Öğrencilerim arasında her ırktan, inançtan, yaştan ve milletten insanlar var.  Bazıları yüksek eğitimlidir ve bazıları ise sıradan insanlardır;  bazıları sofistike ve anlamlı, bazıları ise bir düşünceyi güçlükle ifade edebilmekte.  Yine de, hepsinin ortak noktası kalpteki nokta, hayatın anlamı hakkındaki o yakıcı soru.  Ve bu nokta onları tüm farklılıkların üzerinde birleştirir.

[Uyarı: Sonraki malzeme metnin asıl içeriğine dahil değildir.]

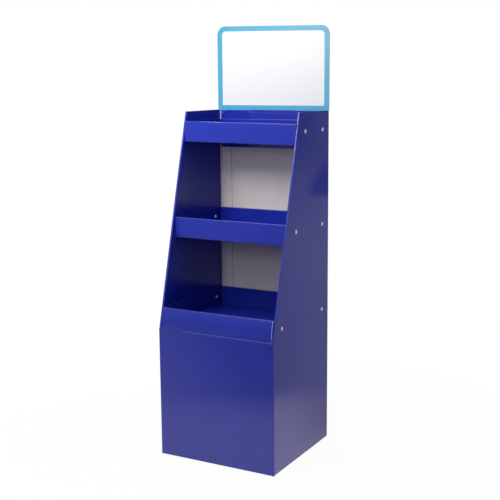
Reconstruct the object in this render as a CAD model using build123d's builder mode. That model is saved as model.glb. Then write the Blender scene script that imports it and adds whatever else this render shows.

Kalpteki noktası olan insanların aralarında birleşmelerinin iyi bir nedeni vardır.  Kişi otantik Kabala’yı çalışırken, hayatın anlamını yalnızca başkalarıyla kalpten kalbe bağlandığında bulduğunu keşfeder.  Başka bir deyişle, kişisel alanımızla sınırlı kalırsak ve yalnızca kendimizle ilgilenirsek, hiçbir şey keşfedemezdik.  Bu, bizim ilk varoluş durumumuzdur ve eğer bunun ötesinde gelişmezsek, herhangi bir şeyi nasıl keşfedebiliriz ki?  Bu nedenle hayatın anlamını bulanlar, onu başkalarıyla olan bağlarında bulurlar.  Kendi ihtiyaçlarıyla meşgul olmanın ötesine geçip başkalarını düşünmeye başladıklarında, orada olduğunu bilmedikleri yeni dünyalar, yeni varoluş alemlerini keşfederler.  Bu gerçekleştiğinde, hayatın anlamı sorusu, cevabını alır.  İnsanların başardıkları bağ, onları bilge, duyarlı ve tüm yaşamın bilincinde kılar.  Bunu başardıklarında, neden doğduklarını, neden yaşadıklarını, neden bir gün öleceklerini ve hatta sonrasında ne olacağını anlarlar.

Ek olarak, vermekle meşgul olan kişi asla üzülmez, asla moralini yitirmez ve hayata dair her zaman umutlu ve heyecanlıdır.  Böyle bir insan, her zaman başkalarıyla kalpten kalbe bağ kurarak hayatlarının anlamını bulacaklarını paylaşacakları, kalpteki noktaları olan daha fazla insan arar.

Her insanın kalpteki noktaya sahiptir.  Çoğu insanda bu uyku halindedir.  Ancak günümüzde, giderek daha fazla insan hayatın sınavlarına ve sıkıntılarına cevap arıyor.  Bu yüzden Kabalistler, bu bilgeliği herkese açtılar, böylece Baal HaSulam gibi “Hayatımın anlamı nedir?” diye soran herkes cevabı bulacak, huzur ve mutluluğu bulacaktır.